Entretanto, os soldados do grupo Wagner avançavam no território russo, em direção a Moscovo. A meio da tarde, Prigozhin reivindicou a ocupação de Rostov, cidade-chave no sul da Rússia para guerra na Ucrânia, onde estariam cerca de 5 mil elementos do grupo mercenário. O governador da província de Lipetsk russa confirmou que o grupo paramilitar Wagner entrou na região, a 340 quilómetros de Moscovo. E uma unidade de cerca de 5 mil combatentes estava a dirigir-se para a periferia de Moscovo, por estrada, liderados pelo comandante Dmitry Utkin.

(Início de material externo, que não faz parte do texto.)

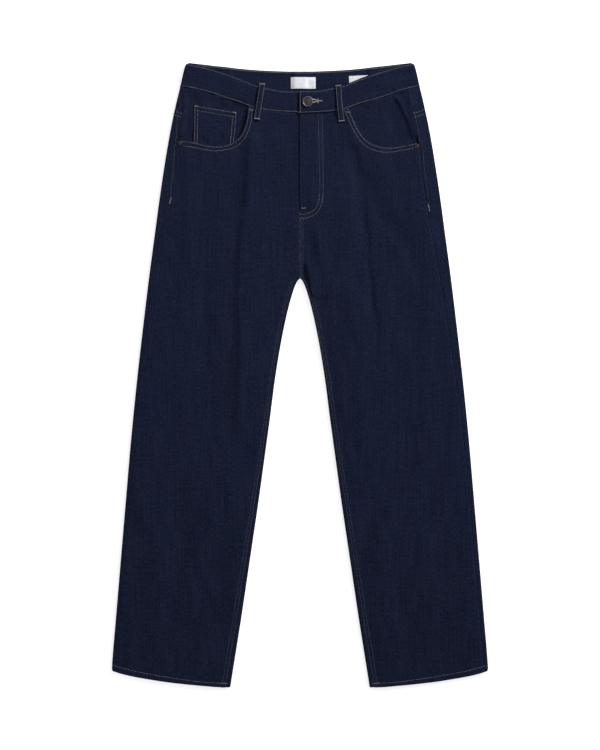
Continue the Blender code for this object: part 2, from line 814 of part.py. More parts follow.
def lathe(name, profile, sides, finish):
    """A round piece from its section: distance from the axis and height, bottom to top."""
    solid = bmesh.new()
    rings = []
    for radius, height in profile:
        ring = []
        for i in range(sides):
            angle = 2 * pi * i / sides
            ring.append(solid.verts.new((radius * cos(angle) * MM, radius * sin(angle) * MM, height * MM)))
        rings.append(ring)
    for low, high in zip(rings, rings[1:]):
        for i in range(sides):
            j = (i + 1) % sides
            solid.faces.new((low[i], low[j], high[j], high[i]))
    solid.faces.new(rings[0][::-1])
    solid.faces.new(rings[-1])
    mesh = bpy.data.meshes.new(name)
    solid.to_mesh(mesh)
    solid.free()
    return place(name, mesh, finish)


def facing_height(side, x, y):
    """Height of a pocket facing's outer face, level with the waistband's inside where they are sewn."""
    return over(x, y) - mix(WAIST_DROP, POCKET_DROP, ease((band_edge[side](abs(x)) - y) / 20.0))


def make_facing(side):
    """The front pocket's facing, seen through the mouth and carried on under the front panel."""
    start, foot = 468.0, 369.0
    seam = []
    for y in steps(start, foot, 7):
        inset = side_inset[side](y) + SEAM / 2
        seam.append(inset_from(outer, y, inset))
    top_end = (seam[0][0], band_edge[side](seam[0][0]) - SEAM / 2)
    seam[0] = top_end
    waist = [(x, band_edge[side](x) - SEAM / 2) for x in steps(62.0, top_end[0], 18)]
    bag = [(150.0, 367.0), (112.0, 369.0), (84.0, 384.0), (68.0, 408.0)]
    loop = waist + seam[1:] + bag

    def lift(x, y):
        top = facing_height(side, x, y)
        return top, top - CLOTH

    sheet = Sheet()
    sheet.fill(mirrored(loop, side), lift, (14.0, 12.0))
    return sheet.build("pocket_facing_" + side_name(side), DENIM)


def make_coin_pocket():
    """The small pocket on the left facing, which runs down behind the mouth."""
    corners = [(-174.5, 444.2), (-103.6, 433.0), (-109.5, 374.0), (-176.0, 374.0)]
    loop = []
    for a, b in zip(corners, corners[1:] + corners[:1]):
        loop += [(mix(a[0], b[0], t), mix(a[1], b[1], t)) for t in steps(0.0, 1.0, 5)[:-1]]

    def lift(x, y):
        low = facing_height(-1, x, y) + SEAM
        return low + TRIM, low

    sheet = Sheet()
    sheet.fill(loop, lift, (14.0, 12.0))
    return sheet.build("coin_pocket", DENIM)


def make_back_pocket(side):
    """A plain patch pocket that lies under the back panel."""
    outline = pocket_outline(side)
    loop = []
    for a, b in zip(outline, outline[1:] + outline[:1]):
        loop += [(mix(a[0], b[0], t), mix(a[1], b[1], t)) for t in steps(0.0, 1.0, 3)[:-1]]
    sheet = Sheet()
    sheet.fill(loop, lambda x, y: (0.0, CLOTH), (50.0, 50.0))
    return sheet.build("back_pocket_" + side_name(side), DENIM)


def make_front_loop(side, top, foot):
    """A belt loop over the front waistband, sewn down at both ends and a little slack between."""
    length = hypot(top[0] - foot[0], top[1] - foot[1])
    along = ((foot[0] - top[0]) / length, (foot[1] - top[1]) / length)
    band_foot = band_edge[side](abs(top[0] + foot[0]) / 2)
    rows = []
    for t in steps(0.0, 1.0, 14):
        x, y = mix(top[0], foot[0], t), mix(top[1], foot[1], t)
        band_height = band_over(x) + (overlap_rise(x) if side > 0 else 0.0)
        drop = ease((band_foot - 1.0 - y) / 7.0)
        low = mix(band_height, over(x, y) + (fly_rise(x, y) if side > 0 else 0.0), drop)
        low += SEAM + 1.3 * ease(t / 0.3) * ease((1.0 - t) / 0.3)
        row = []
        for out in (-LOOP_HALF, 0.0, LOOP_HALF):
            px, py = x - out * along[1], y + out * along[0]
            row.append(((px, py, low + STRAP), (px, py, low)))
        rows.append(row)
    sheet = Sheet()
    sheet.grid(rows)
    return sheet.build("belt_loop_front_" + side_name(side), DENIM)


def make_back_loop(name, x):
    """A belt loop under the back waistband, pressed flat by the weight above it."""
    outline = loop_outline(x)
    top, low = outline[0][1], outline[2][1]
    rows = []
    for y in steps(top, low, 4):
        rows.append([((px, y, 0.0), (px, y, STRAP)) for px in (x - LOOP_HALF, x, x + LOOP_HALF)])
    sheet = Sheet()
    sheet.grid(rows)
    return sheet.build(name, DENIM)


def make_zip():
    """The closed zip behind the fly: tape with its chain, and the slider at the top."""
    chain, half_chain, half_tape = FLY_UNDER + 3.4, 2.4, 12.0
    rows = []
    for y in steps(427.0, FLY_FOOT + 8.0, 9):
        row = []
        for x in (-half_tape, -half_chain, -0.8 * half_chain, 0.8 * half_chain, half_chain, half_tape):
            top = over(chain + x, y) - CLOTH - SEAM
            raised = CHAIN_HEIGHT if abs(x) < half_chain else 0.0
            row.append(((chain + x, y, top + raised), (chain + x, y, top - TRIM)))
        rows.append(row)
    sheet = Sheet()
    sheet.grid(rows)
    sheet.build("zip_tape", TAPE)
    y = 419.0
    low = over(chain, y) - CLOTH + CHAIN_HEIGHT
    outline = [(-2.2, -5.0), (2.2, -5.0), (2.8, 1.0), (2.0, 5.0), (-2.0, 5.0), (-2.8, 1.0)]
    loop = [(chain + px, y + py) for px, py in outline]
    sheet = Sheet()
    sheet.fill(loop, lambda px, py: (low + 0.9, low), (20.0, 20.0))
    sheet.build("zip_slider", BRONZE)


def make_button():
    """The waist button: a capped shank that passes through the upper end of the band."""
    seat = BAND_CENTRE + OVERLAP_RISE
    r = BUTTON_RADIUS
    profile = [
        (SHANK_RADIUS, BAND_CENTRE + SEAM),
        (SHANK_RADIUS, seat + SEAM),
        (r - 0.9, seat + SEAM),
        (r, seat + SEAM + 0.8),
        (r, seat + SEAM + 1.7),
        (r - 0.7, seat + SEAM + 2.4),
        (r - 1.9, seat + SEAM + 2.5),
        (r - 2.6, seat + SEAM + 1.8),
        (0.35 * r, seat + SEAM + 1.6),
    ]
    button = lathe("button", profile, 32, BRONZE)
    button.location = (BUTTON_PLACE[0] * MM, BUTTON_PLACE[1] * MM, 0.0)
    return button


def make_rivet(side):
    x, y = RIVET_PLACES[side_name(side)]
    seat = max(over(x + dx, y + dy) for dx in (-4.0, 4.0) for dy in (-4.0, 4.0)) + SEAM
    profile = [
        (RIVET_RADIUS, seat),
        (RIVET_RADIUS, seat + 0.5),
        (0.7 * RIVET_RADIUS, seat + 1.0),
        (0.35 * RIVET_RADIUS, seat + 1.3),
    ]
    rivet = lathe("rivet_" + side_name(side), profile, 20, COPPER)
    rivet.location = (x * MM, y * MM, 0.0)
    return rivet


def make_label(name, centre, size, turn):
    """A blank woven label sewn inside the back waistband."""
    rows = []
    for v in steps(0.5, -0.5, 3):
        row = []
        for u in steps(-0.5, 0.5, 12):
            dx, dy = u * size[0], v * size[1]
            x = centre[0] + dx * cos(turn) - dy * sin(turn)
            y = centre[1] + dx * sin(turn) + dy * cos(turn)
            low = under(x, y) + BAND + SEAM
            row.append(((x, y, low + 0.6), (x, y, low)))
        rows.append(row)
    sheet = Sheet()
    sheet.grid(rows)
    return sheet.build(name, PAPER_WHITE)


for side in (-1, 1):
    make_back(side)
    make_front(side)
    make_yoke(side)
    make_facing(side)
    make_back_pocket(side)
    make_rivet(side)
make_coin_pocket()
make_waistband()
make_front_loop(-1, (-62.3, 481.0), (-70.6, 420.0))
make_front_loop(1, (62.4, 478.2), (68.9, 416.5))
make_back_loop("belt_loop_back_left", -SIDE_LOOP_X)
make_back_loop("belt_loop_back_centre", 0.0)
make_back_loop("belt_loop_back_right", SIDE_LOOP_X)
make_zip()
make_button()
make_label("label_centre", (5.2, 482.0), (41.0, 20.0), 0.0)
make_label("label_side", (96.5, 483.5), (31.0, 20.0), 0.05)
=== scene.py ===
import math
import bpy
import numpy as np
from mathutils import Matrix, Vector
from mathutils.geometry import delaunay_2d_cdt


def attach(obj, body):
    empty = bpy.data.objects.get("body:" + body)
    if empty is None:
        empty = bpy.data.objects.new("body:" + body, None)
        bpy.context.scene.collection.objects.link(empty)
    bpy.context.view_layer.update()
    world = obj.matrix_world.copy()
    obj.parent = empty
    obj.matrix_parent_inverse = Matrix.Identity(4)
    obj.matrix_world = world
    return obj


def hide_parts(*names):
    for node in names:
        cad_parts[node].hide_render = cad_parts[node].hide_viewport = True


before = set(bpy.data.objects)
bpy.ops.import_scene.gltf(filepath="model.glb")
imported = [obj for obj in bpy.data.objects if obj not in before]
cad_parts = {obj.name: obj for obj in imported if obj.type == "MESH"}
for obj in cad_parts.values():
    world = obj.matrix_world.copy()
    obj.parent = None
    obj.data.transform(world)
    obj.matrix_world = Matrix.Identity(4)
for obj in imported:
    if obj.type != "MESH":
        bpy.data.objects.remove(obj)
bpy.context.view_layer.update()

# Tapered jeans laid flat, front up. Lengths are in millimetres until a mesh is made.
# x is across, y towards the waist, z up. Left and right are the viewer's.
# Tables run outwards from the centre line, one for both legs.
mm = 0.001

laid = {
    "cloth": 1.1,  # denim
    "hemWall": 2.2,
    "hemDepth": 11.0,
    "bandWall": 2.0,
    "loopWall": 1.6,
    "coinWall": 1.0,
    "seamGap": 0.06,
    "foldRadius": 2.6,  # of the fold along each leg
    "foldWay": 2.97,  # how much longer the way round that fold is than its width
    "bandFoldRadius": 3.0,
    "edgeEase": 26.0,  # how far in the front rises to its full height
    "loft": 0.7,
    "crotch": 158.6,
    "bandTop": 186.0,
    "bandFoot": 197.7,
    "bandFootY": 475.5,
    "yokeEdgeY": 440.0,
    "hemInner": 114.6,
    "hemOuter": 310.2,
    "hemInnerY": -514.8,
    "hemOuterY": -484.2,
}


def ease(t):
    t = np.clip(t, 0.0, 1.0)
    return t * t * (3.0 - 2.0 * t)


def mix(a, b, t):
    return a + (b - a) * t


def smoothTable(rows, column=1):  # a smooth reading of one column of a table by its first
    at, value = (np.array(part, float) for part in zip(*sorted((row[0], row[column]) for row in rows)))
    gap = np.diff(at)
    rise = np.diff(value) / gap
    middle = (rise[:-1] * gap[1:] + rise[1:] * gap[:-1]) / (gap[:-1] + gap[1:])
    slope = np.concatenate((rise[:1], middle, rise[-1:]))

    def read(place):
        place = np.clip(np.asarray(place, float), at[0], at[-1])
        i = np.clip(np.searchsorted(at, place) - 1, 0, len(gap) - 1)
        t = (place - at[i]) / gap[i]
        start, end = slope[i] * gap[i], slope[i + 1] * gap[i]
        even = (2 * t**3 - 3 * t**2 + 1) * value[i] + (3 * t**2 - 2 * t**3) * value[i + 1]
        return even + (t**3 - 2 * t**2 + t) * start + (t**3 - t**2) * end

    return read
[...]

Preparando-se para um possível ataque, a segurança foi reforçada na capital russa. A Praça Vermelha foi fechada e o presidente da Câmara de Moscovo assumiu que a situação era "difícil" e decretou tolerância de ponto na segunda-feira para limitar as deslocações da população. "Para minimizar os riscos (...), decidi decretar a segunda-feira um dia de folga", exceto para certas atividades e serviços municipais, acrescentou o presidente da câmara, Sergei Sobyanin.
O autarca apelou aos moscovitas para que limitassem "ao máximo" as suas deslocações na cidade, mantendo-se em casa, e avisou que o trânsito poderia ser "bloqueado" em certas estradas e em alguns bairros, no âmbito da "operação antiterrorista" em curso.
Zelensky: "A fraqueza da Rússia é evidente"
Foi já após a tomada da cidade de Rostov (sul) e o discurso de Putin, a rotular a rebelião como uma “traição” e a prometer “defender o povo”, que o Presidente ucraniano, Volodymyr Zelensky, se dirigiu ao mundo apontando a autodestruição russa. "Hoje o mundo pôde ver que os líderes da Rússia não controlam nada. E isso não significa nada. Simplesmente, um caos completo. Uma ausência de qualquer previsibilidade", afirmou.
“A fraqueza da Rússia é evidente. Quanto mais tempo a Rússia mantiver as suas tropas e mercenários nas nossas terras, mais caos, dor e problemas criará para si própria”, referiu Zelensky, continuando: “Quem escolhe o caminho do mal destrói-se a si próprio”.
Zelensky garantiu também que os ucranianos não vão ficar calados, não permanecerão inactivos: "A segurança do flanco oriental da Europa depende estritamente das nossas defesas". E dirigindo-se a Putin, Zelensky disse: "Quanto mais tempo as suas tropas permanecerem em terras ucranianas, maior será a devastação que trarão para a Rússia".